Levy v. Michon Bros.

77 So. 644 | La. | 1918

PROVOSTY, J.

Relators complain that the Court of Appeal fixed their case for a day which did not allow the three days’ notice required by the rules of that court, and for a week in which, under the same rules, cases of that kind (appeals from the city court) are not triable.

The said rules read:

“Appeals from city courts shall be posted and set for trial in the off weeks of the session; that is to say, in weeks not devoted to the other business of the court.
“Whenever an appeal from the city court is tried by one judge, he may reserve for consideration by the whole bench any question of law arising therein; the question to be stated by him in writing, or prepared by counsel for both parties at his request, and counsel to have the right to argue same on a day to be assigned for that purpose.
“The court may, at its discretion, set down for trial any city court appeal, three days’ notice of said fixing to be first given the adverse party or his counsel.
“Appeals from landlord and tenant cases shall be immediately set down by the clerk for trial during the next city court week, three days’ notice thereof to be given the appellant or his counsel.”

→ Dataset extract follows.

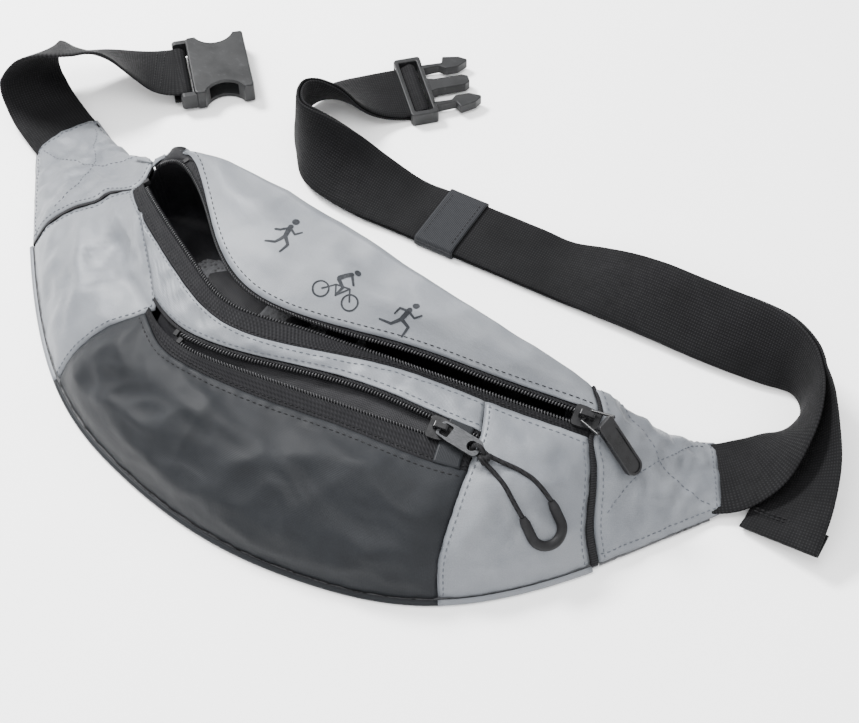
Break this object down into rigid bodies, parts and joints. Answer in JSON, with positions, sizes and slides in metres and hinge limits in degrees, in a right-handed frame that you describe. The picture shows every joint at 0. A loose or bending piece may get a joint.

[1] The case was fixed for January 3d, and the notice of the fixing was given on December 31st. Relators contend that, as January 1st was a legal holiday, it should not count.

When the delay, within which a certain thing is to be done is such that it does not necessarily include Sunday, Sunday is ex-*827eluded from the computation. State ex rel. v. Secretary of State, 52 La. Ann. 936, 27 South. 565; Johnson v. Murphy, 124 La. 143, 49 South. 1007. And throughout our legislation legal holidays! are put on the same footing as Sunday, as days of rest. Thus, notably, Act 3, p. 5, of 1904, “The following shall be considered as days of public rest and legal holidays,” etc.; article 312, C. P., “Exclusive of Sundays and legal holidays;” C. P. arts. 207 and 237; R. S. § 1114, and the numerous acts amending same.

[2] Rules of court, until changed, ought to be, and ordinarily are, as binding upon the court as upon the litigants. 11 Cyc. 742; Walker v. Ducros, 18 La. Ann. 703. The said rules were absolutely binding in the present case, for the reason that they were made by the full court composed of three- judges, whereas the present case was triable by one of the judges only, who naturally could not by his single authority change a rule made by the full court.

The writ of prohibition is therefore made peremptory, and the said case is ordered to be fixed, and tried in accordance with the said rules.